Maandag ontmoette de Turkse president Erdogan in Brussel de EU-Raad en de EU-voorzitters om een oplossing te zoeken voor de migratiecrisis aan de Grieks-Turkse grens. Assita Kanko, die migratiekwesties opvolgt in het Europees Parlement, is duidelijk: “Als het de aanpak is van de EU om ‘haar vrienden dichtbij te houden en haar spreekwoordelijke vijanden nog dichter’, stevenen we af op een mislukking. Want zelfs een ezel stoot zich geen twee keer aan dezelfde steen.”
Zo dood als een pier
Volgens Kanko zou het duidelijk zijn dat het vooruitzicht dat Turkije ooit tot de EU toetreedt of met succes opnieuw onderhandelt over een opgewaardeerde relatie met de douane-unie zo dood als een pier is. “Turkije is de afgelopen vier jaar compleet afgegleden wat betreft burgerrechten, hervorming van het rechtssysteem, vrije media of rechtsstaat. Zeggen dat de EU het einde van de deal niet heeft bevestigd, is nog meer retoriek en propaganda van een autocratische leider die nooit de bedoeling had om een constructieve of vertrouwenswaardige partner te worden.”

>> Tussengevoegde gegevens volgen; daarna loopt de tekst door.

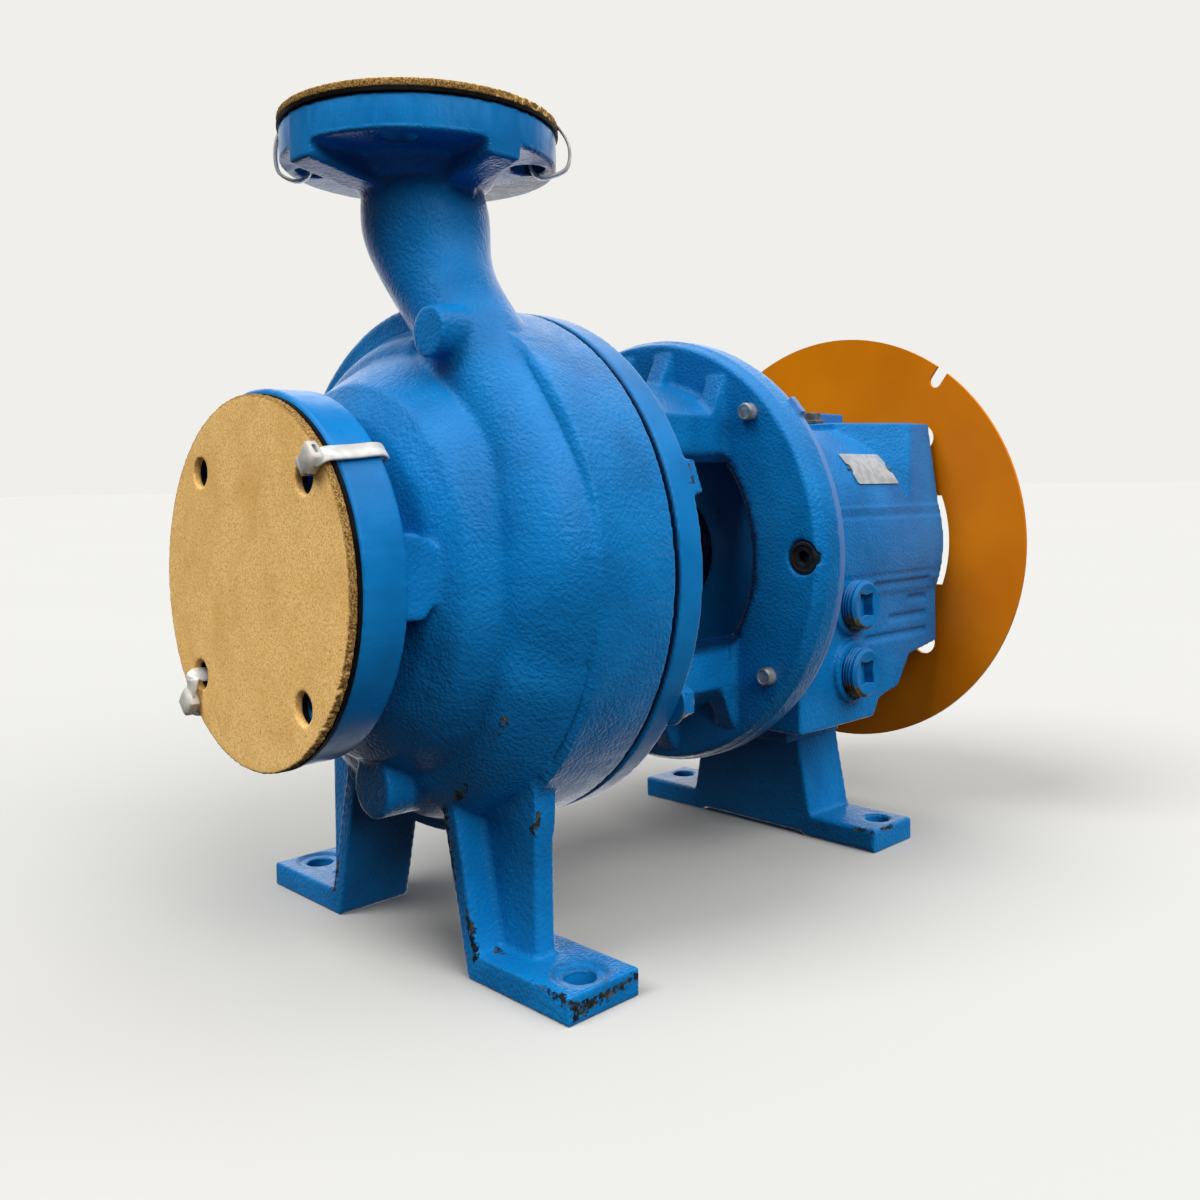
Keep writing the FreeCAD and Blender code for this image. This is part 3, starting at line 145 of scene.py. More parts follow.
def fibreboard(name):
    """Pressed fibreboard: short straw coloured fibres with darker flecks, and clouded where it got damp. The
    broken rim is brown and furry."""
    material, tree, inputs, place = new_material(name, Roughness=0.85)
    fibres = add(tree, "ShaderNodeTexNoise", {"Vector": place, "Scale": per_mm(0.9), "Detail": 3.0, "Roughness": 0.7})
    flecks = add(tree, "ShaderNodeTexNoise", {"Vector": place, "Scale": per_mm(2.0), "Detail": 2.0})
    clouds = add(tree, "ShaderNodeTexNoise", {"Vector": place, "Scale": per_mm(30), "Detail": 3.0, "Distortion": 0.6})
    torn = add(tree, "ShaderNodeAttribute", {"attribute_name": "torn"}, "Fac")
    shades = [(0.36, "D8A456"), (0.50, "FCC97A"), (0.64, "FFE09C")]
    face = add(tree, "ShaderNodeValToRGB", {0: fibres, "stops": shades})
    damp = add(tree, "ShaderNodeMapRange", {0: clouds, 1: 0.45, 2: 0.75, 4: 0.55})
    face = add(tree, "ShaderNodeMix", {"data_type": "RGBA", 0: damp, 6: face, 7: tint("DCA658")}, 2)
    speck = add(tree, "ShaderNodeMapRange", {0: flecks, 1: 0.62, 2: 0.72, 4: 0.5})
    face = add(tree, "ShaderNodeMix", {"data_type": "RGBA", 0: speck, 6: face, 7: tint("946A34")}, 2)
    shades = [(0.36, "4E3619"), (0.50, "94703C"), (0.64, "CBA25E")]
    rim = add(tree, "ShaderNodeValToRGB", {0: fibres, "stops": shades})
    tree.links.new(add(tree, "ShaderNodeMix", {"data_type": "RGBA", 0: torn, 6: face, 7: rim}, 2),
                   inputs["Base Color"])
    depth = add(tree, "ShaderNodeMapRange", {0: torn, 3: 0.10, 4: 0.9})
    height = add(tree, "ShaderNodeMath", {"operation": "MULTIPLY", 0: fibres, 1: depth})
    tree.links.new(add(tree, "ShaderNodeBump", {"Distance": MM, "Height": height}), inputs["Normal"])
    return material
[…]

Geen geld zonder duidelijke voorwaarden
De Europese Unie moet kordate taal spreken, meent Europarlementslid Kanko. “Als Erdogan zich als een kind gaat gedragen, moet hij als zodanig worden behandeld. De EU moet heel duidelijk zijn: er wordt geen geld meer aan Turkije gegeven zonder precieze en duidelijke voorwaarden en opschortingsclausules. Erdogan moet op zijn grondgebied een externe beoordeling van de EU aanvaarden met betrekking tot opvangomstandigheden en fundamentele rechten wanneer EU-middelen worden gebruikt. En die middelen moeten duidelijk worden geoormerkt en mogen nooit rechtstreeks aan Turkije worden gegeven.”
Belediging voor Europese kiezers
"Als Erdogan opnieuw probeert de EU te chanteren, dan moet er een clausule worden ingebouwd in een nieuwe overeenkomst, die automatisch alle EU-fondsen opschort. De handelsrelatie tussen Turkije en de EU kan eveneens een hefboom zijn; een relatie die goed is voor bijna de helft van de Turkse export.
“De EU doet er goed aan om te onthouden dat er geen EU-geld bestaat, alleen geld dat afkomstig is van lidstaten en belastingbetalers. Het overdragen van belastinggeld aan Turkije zonder duidelijke voorwaarden en een opschortingsclausule, zou een belediging voor de kiezers zijn en zou de geloofwaardigheid van de EU verder aantasten”, besluit Assita Kanko.